───── Supplied information

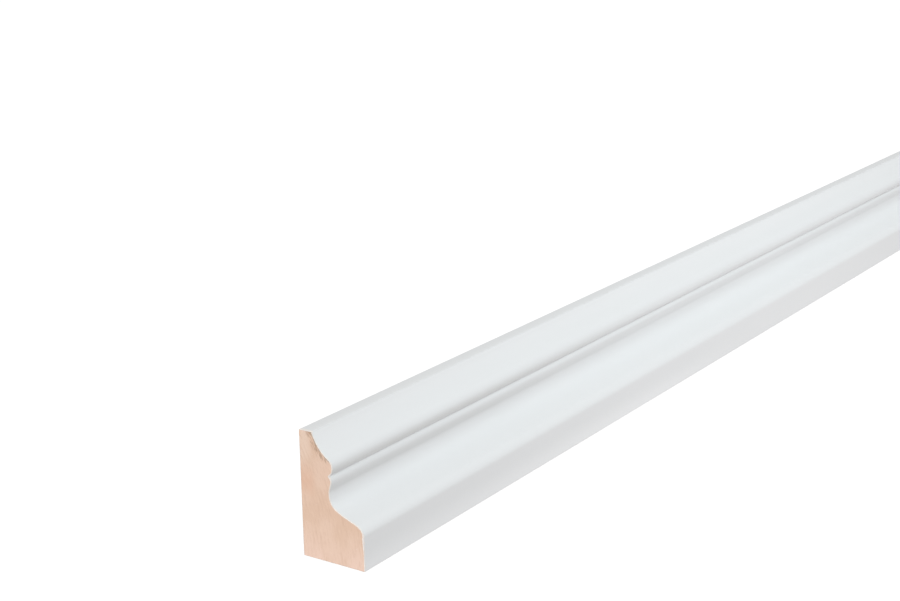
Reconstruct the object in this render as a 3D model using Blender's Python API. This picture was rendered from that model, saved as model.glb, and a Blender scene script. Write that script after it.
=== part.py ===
"""Crown moulding length: one solid pine stick, run to a profile and cut square at both ends.

Frame: X runs along the length, -Y is the moulded front, +Y the flat back and +Z is up. The origin
is on the underside, at the middle of the length and of the width. Metres.
"""

import math

import bmesh
import bpy
from mathutils import Vector
from mathutils.geometry import interpolate_bezier

# The stick
LENGTH = 0.600
ARRIS_EASE = 0.00025

# The members of the profile, from the top down. A reach is how far a member comes forward and a
# drop how far it goes down. A bulge is how far a round member stands over its chord, and a hollow
# how far it lies under it.
TOP_WIDTH = 0.0052

CAVETTO_REACH = 0.0064
CAVETTO_DROP = 0.0083
CAVETTO_HOLLOW = 0.00085

TORUS_REACH = 0.00015
TORUS_DROP = 0.0057
TORUS_BULGE = 0.00144

BEAD_CROWN_REACH = 0.0007
BEAD_CROWN_DROP = 0.0019
BEAD_CROWN_BULGE = 0.0002

BEAD_UNDERCUT = 0.00085
BEAD_UNDERSIDE_DROP = 0.0032
BEAD_UNDERSIDE_BULGE = 0.0001

COVE_REACH = 0.0106
COVE_DROP = 0.0094
COVE_ENTRY_ANGLE = math.radians(5)
COVE_ENTRY_HANDLE = 0.0061
COVE_RUNOUT_HANDLE = 0.0076

NOSE_REACH = 0.0028
NOSE_DROP = 0.0035
NOSE_TOP_HANDLE = 0.0012
NOSE_FRONT_HANDLE = 0.0015

# The slope that the cove runs out on, and the nose begins with, below the horizontal
RUNOUT_ANGLE = math.radians(21.5)

FASCIA_DROP = 0.0120

# The whole section is the sum of its members
BASE_WIDTH = (
    TOP_WIDTH
    + CAVETTO_REACH
    + TORUS_REACH
    + BEAD_CROWN_REACH
    - BEAD_UNDERCUT
    + COVE_REACH
    + NOSE_REACH
)
BACK_HEIGHT = (
    CAVETTO_DROP
    + TORUS_DROP
    + BEAD_CROWN_DROP
    + BEAD_UNDERSIDE_DROP
    + COVE_DROP
    + NOSE_DROP
    + FASCIA_DROP
)

# How finely the round members are faceted
ARC_STEPS = 14
CURVE_STEPS = 20
EASE_STEPS = 4
SMOOTH_ANGLE = math.radians(30)

PRIMER_WHITE = (0.80, 0.825, 0.84, 1.0)
PRIMER_ROUGHNESS = 0.55
RAW_PINE = (0.75, 0.545, 0.40, 1.0)
PINE_ROUGHNESS = 0.85


def arc(start, end, bulge):
    """Points of a circular arc that stands forward of its chord by the bulge, or behind it if negative."""
    chord = end - start
    half = chord.length / 2
    radius = (half**2 + bulge**2) / (2 * bulge)
    forward = Vector((-chord.y, chord.x)) / chord.length
    centre = (start + end) / 2 + forward * (bulge - radius)
    sweep = 4 * math.atan(bulge / half)
    spoke = start - centre
    points = []
    for step in range(ARC_STEPS + 1):
        turn = -sweep * step / ARC_STEPS
        turned = Vector((
            spoke.x * math.cos(turn) - spoke.y * math.sin(turn),
            spoke.x * math.sin(turn) + spoke.y * math.cos(turn),
        ))
        points.append(centre + turned)
    return points


def curve(start, start_handle, end_handle, end):
    """Points of a cubic curve, its handles given as steps away from its two ends."""
    return interpolate_bezier(start, start + start_handle, end + end_handle, end, CURVE_STEPS + 1)


def joined(*members):
    """The members as one path, with each shared end kept once."""
    path = list(members[0])
    for member in members[1:]:
        path += member[1:]
    return path


def moulded_front():
    """The front from the top's front corner down to the foot, as (forward, up) points."""
    top_corner = Vector((TOP_WIDTH, BACK_HEIGHT))
    torus_top = top_corner + Vector((CAVETTO_REACH, -CAVETTO_DROP))
    quirk = torus_top + Vector((TORUS_REACH, -TORUS_DROP))
    bead_front = quirk + Vector((BEAD_CROWN_REACH, -BEAD_CROWN_DROP))
    cove_top = bead_front + Vector((-BEAD_UNDERCUT, -BEAD_UNDERSIDE_DROP))
    nose_top = cove_top + Vector((COVE_REACH, -COVE_DROP))
    fascia_top = Vector((BASE_WIDTH, FASCIA_DROP))
    front_foot = Vector((BASE_WIDTH, 0))

    entry = Vector((-math.sin(COVE_ENTRY_ANGLE), -math.cos(COVE_ENTRY_ANGLE)))
    runout = Vector((math.cos(RUNOUT_ANGLE), -math.sin(RUNOUT_ANGLE)))
    up = Vector((0, 1))
    return joined(
        arc(top_corner, torus_top, -CAVETTO_HOLLOW),
        arc(torus_top, quirk, TORUS_BULGE),
        arc(quirk, bead_front, BEAD_CROWN_BULGE),
        arc(bead_front, cove_top, BEAD_UNDERSIDE_BULGE),
        curve(cove_top, entry * COVE_ENTRY_HANDLE, -runout * COVE_RUNOUT_HANDLE, nose_top),
        curve(nose_top, runout * NOSE_TOP_HANDLE, up * NOSE_FRONT_HANDLE, fascia_top),
        [fascia_top, front_foot],
    )


def shortened(path, length):
    """The path without its first stretch of that length."""
    for i in range(1, len(path)):
        step = (path[i] - path[i - 1]).length
        if step > length:
            return [path[i - 1].lerp(path[i], length / step)] + path[i:]
        length -= step
    return path[-1:]


def rounded_corner(start, corner, end):
    """The points between start and end that round the corner over."""
    points = []
    for step in range(1, EASE_STEPS):
        part = step / EASE_STEPS
        points.append(start.lerp(corner, part).lerp(corner.lerp(end, part), part))
    return points


def eased_loop(sides):
    """One closed outline from sides that meet at corners, with each corner eased."""
    trimmed = []
    for side in sides:
        side = shortened(side, ARRIS_EASE)
        side = shortened(side[::-1], ARRIS_EASE)[::-1]
        trimmed.append(side)
    loop = []
    for i, side in enumerate(trimmed):
        following = trimmed[(i + 1) % len(trimmed)]
        loop += side + rounded_corner(side[-1], sides[i][-1], following[0])
    return loop


def section():
    """The whole outline as (forward, up) points, clockwise from the foot of the back."""
    back_foot = Vector((0, 0))
    back_top = Vector((0, BACK_HEIGHT))
    top_front = Vector((TOP_WIDTH, BACK_HEIGHT))
    front_foot = Vector((BASE_WIDTH, 0))
    return eased_loop([
        [back_foot, back_top],
        [back_top, top_front],
        moulded_front(),
        [front_foot, back_foot],
    ])


def material(name, colour, roughness):
    """A plain material of one colour."""
    made = bpy.data.materials.new(name)
    made.use_nodes = True
    shader = made.node_tree.nodes["Principled BSDF"]
    shader.inputs["Base Color"].default_value = colour
    shader.inputs["Roughness"].default_value = roughness
    shader.inputs["Metallic"].default_value = 0.0
    made.diffuse_color = colour
    return made


def crown_moulding():
    """The stick: its section drawn at one end and extruded to the other, the cut ends left raw."""
    solid = bmesh.new()
    corners = [
        solid.verts.new((-LENGTH / 2, BASE_WIDTH / 2 - point.x, point.y)) for point in section()
    ]
    end_face = solid.faces.new(corners)
    extruded = bmesh.ops.extrude_face_region(solid, geom=[end_face])
    moved = [part for part in extruded["geom"] if isinstance(part, bmesh.types.BMVert)]
    bmesh.ops.translate(solid, vec=(LENGTH, 0, 0), verts=moved)
    bmesh.ops.recalc_face_normals(solid, faces=solid.faces)
    for face in solid.faces:
        is_end = len(face.verts) > 4
        face.material_index = 1 if is_end else 0

    mesh = bpy.data.meshes.new("crown_moulding")
    solid.to_mesh(mesh)
    solid.free()
    mesh.shade_smooth()
    mesh.set_sharp_from_angle(angle=SMOOTH_ANGLE)
    mesh.materials.append(material("primer_white", PRIMER_WHITE, PRIMER_ROUGHNESS))
    mesh.materials.append(material("raw_pine", RAW_PINE, PINE_ROUGHNESS))
    stick = bpy.data.objects.new("crown_moulding", mesh)
    bpy.context.scene.collection.objects.link(stick)


def remove_objects():
    """Empties the scene."""
    for thing in list(bpy.data.objects):
        bpy.data.objects.remove(thing)


remove_objects()
crown_moulding()
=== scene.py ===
"""Looks of a length of crown moulding: white primer over pine, cut ends raw, on a white studio floor."""

import math

import bmesh
import bpy
import numpy as np
from mathutils import Matrix, Vector, noise
from mathutils.geometry import delaunay_2d_cdt


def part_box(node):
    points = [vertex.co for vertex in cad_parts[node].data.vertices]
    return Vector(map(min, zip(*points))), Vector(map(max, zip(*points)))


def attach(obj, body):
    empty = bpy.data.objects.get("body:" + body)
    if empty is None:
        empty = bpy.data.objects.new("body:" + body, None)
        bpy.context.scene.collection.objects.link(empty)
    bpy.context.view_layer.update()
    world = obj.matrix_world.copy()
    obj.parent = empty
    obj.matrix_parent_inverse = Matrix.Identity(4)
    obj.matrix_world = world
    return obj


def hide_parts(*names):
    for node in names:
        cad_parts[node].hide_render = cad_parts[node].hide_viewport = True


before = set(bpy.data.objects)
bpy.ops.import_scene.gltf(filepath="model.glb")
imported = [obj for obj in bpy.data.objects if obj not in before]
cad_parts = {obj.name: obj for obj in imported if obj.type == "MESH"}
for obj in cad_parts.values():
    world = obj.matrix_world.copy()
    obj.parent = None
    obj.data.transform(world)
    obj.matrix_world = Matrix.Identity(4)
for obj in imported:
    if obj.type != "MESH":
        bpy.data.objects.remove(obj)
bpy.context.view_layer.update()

MM = 0.001

# The stick, read from the frame
NODE = "crown_moulding"
LOW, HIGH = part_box(NODE)
NEAR_END, FAR_END = LOW.x, HIGH.x
LENGTH = FAR_END - NEAR_END
BACK = HIGH.y

# How finely the stick is meshed
WELD = 0.001 * MM
TINY = 1e-9 * MM
FLAT_STEP = 0.5 * MM
HOLDING_STEP = 0.12 * MM
FIRST_RING_STEP = 0.12 * MM
RING_STEP = 3.5 * MM
RING_STEP_GROWTH = 1.6
GRAIN_STEP = 0.33 * MM
GRAIN_SHAKE = 0.07 * MM
GRAIN_MARGIN = 0.18 * MM
CREASE_ANGLE = math.radians(38)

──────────

Task to carry out
Begin at the line that has "solid.free()", stop after the line that has "obj.parent = empty", and repeat exactly those lines, nothing more.

Task result
    solid.free()
    mesh.shade_smooth()
    mesh.set_sharp_from_angle(angle=SMOOTH_ANGLE)
    mesh.materials.append(material("primer_white", PRIMER_WHITE, PRIMER_ROUGHNESS))
    mesh.materials.append(material("raw_pine", RAW_PINE, PINE_ROUGHNESS))
    stick = bpy.data.objects.new("crown_moulding", mesh)
    bpy.context.scene.collection.objects.link(stick)


def remove_objects():
    """Empties the scene."""
    for thing in list(bpy.data.objects):
        bpy.data.objects.remove(thing)


remove_objects()
crown_moulding()
=== scene.py ===
"""Looks of a length of crown moulding: white primer over pine, cut ends raw, on a white studio floor."""

import math

import bmesh
import bpy
import numpy as np
from mathutils import Matrix, Vector, noise
from mathutils.geometry import delaunay_2d_cdt


def part_box(node):
    points = [vertex.co for vertex in cad_parts[node].data.vertices]
    return Vector(map(min, zip(*points))), Vector(map(max, zip(*points)))


def attach(obj, body):
    empty = bpy.data.objects.get("body:" + body)
    if empty is None:
        empty = bpy.data.objects.new("body:" + body, None)
        bpy.context.scene.collection.objects.link(empty)
    bpy.context.view_layer.update()
    world = obj.matrix_world.copy()
    obj.parent = empty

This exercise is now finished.